Frequent D&S contributor and collective member Ramaa Vasudevan was one of the presenters in the session on The Global Financial Crisis. She talked about the dollar, financialization and subprime market crisis, similar to her recent Monthly Review paper. [See also Ramaa's recent primer on financialization in D&S. —CS] I had to skip the discussion in the end to attend the session on “Microfinance, Poverty and Women’s Empowerment” organized by the Association for Economic and Development Studies on Bangladesh (AEDSB). Anyone listening to the papers presented at this session would have to agree that earning money is the key to women’s empowerment! So, does a woman working as an informal worker at a construction site and earning some bucks get to choose how many children she would bear? I don’t think so.

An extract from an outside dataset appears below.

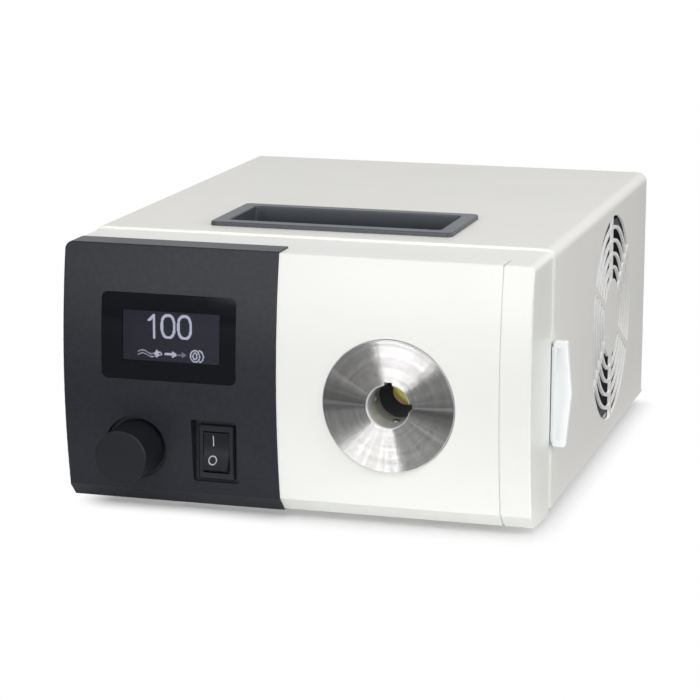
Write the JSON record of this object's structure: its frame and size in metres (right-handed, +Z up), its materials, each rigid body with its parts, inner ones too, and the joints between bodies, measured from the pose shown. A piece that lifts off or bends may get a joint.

I was a discussant at the IAFFE organized session on “Gender and Migration”. All the papers were dealing with migrant women workers, but I particularly liked the one by Alex Julca. He was asking a very broad question, does increasing remittance due to global migration of workers make any difference in income inequality? Perhaps it creates a new kind of inequality in the native places of the migrated workers. This session was quite well attended too. The ASSA people came to count heads twice during the session.

Julie Nelson at the “Women’s Work at the ASSA Meetings” talked about how cognitive gender plays a crucial role in determining women’s participation in different social sciences. She showed two very interesting quotes from the back cover of Econometrica and a sociology journal. The descriptions of the “motto” of the two journals can quite easily be deconstructed using the modernist binary division between constructed genders. While Econometrica talks about rigorous, ‘scientific’ rational thinking, the Sociology journal seems to talk about a much more subjective approach. Robin Bartlett from Denison University, in her presentation, showed that ASSA meetings had a stark difference between male and female participation and between top and low ranked (or as Robin calls it, “unranked”) places except for a brief period when Amartya Sen was president. Martha Starr from American University concentrated on women’s work in the AER Papers and Proceedings and she too, showed the wide gender gap in the list of published papers.

Another great session was “What Difference does Gender Make for Economic Theory”, presided by Nancy Folbre. Dierdre McCloskey put a very interesting and arguable concept; that for men, conversation is often a competitive game, while it is a cooperative game for women. She also emphasized that we should not use the term “mainstream” for mainstream economics as that makes a lot of people who do not agree with the tenets, outside-mainstream. I do not see any disgrace in roaming around the periphery though! She says that we should use the term “Samuelsonian” instead of “mainstream”. Well, not a big deal I guess.

Ann Mari May from University of Nebraska-Lincoln showed the results of the survey she had conducted on how male and female economists think about methodology used in Economics, Several economic issues of recent times as well as issues about workplace. Surprisingly, though women economists seem to be pro-regulation and seem to agree upon gender differences in the workplace, they seem to not see any problem with the Economic methodology! It was puzzling to see that women seem to contribute to a consensus about “mainstream” (or Samuelsonian!) economics as science with a big S and its methodology, even after identifying the reasons behind current economic problems.

The URPE reception room was jam-packed, much to the excitement of all the members present. The economics department of the University of Utah received special recognition for its contribution towards the aim of URPE and Minqui Li from Utah received the commemorative plaque. It was great to see so many URPE members together.

The IAFFE member luncheon was similarly inspiring for a new member like me. Everybody got to know about everybody else during the ‘introduce yourself’ session. Susan Himmelweit of the Open University became the new president. Everyone is looking forward to the IAFFE annual meeting in Boston from June 26 to 28.

On last note, it was quite an interesting four-day carnival in a great city. San Francisco is a nice city, not very organic though. Its Anarchist bookstores in the Mission area, easy reach to Berkeley area and diverse population makes it quite colorful. But, like a lot of other US cities, it takes only about a mile’s walk to discover the dying economy of the neighborhoods.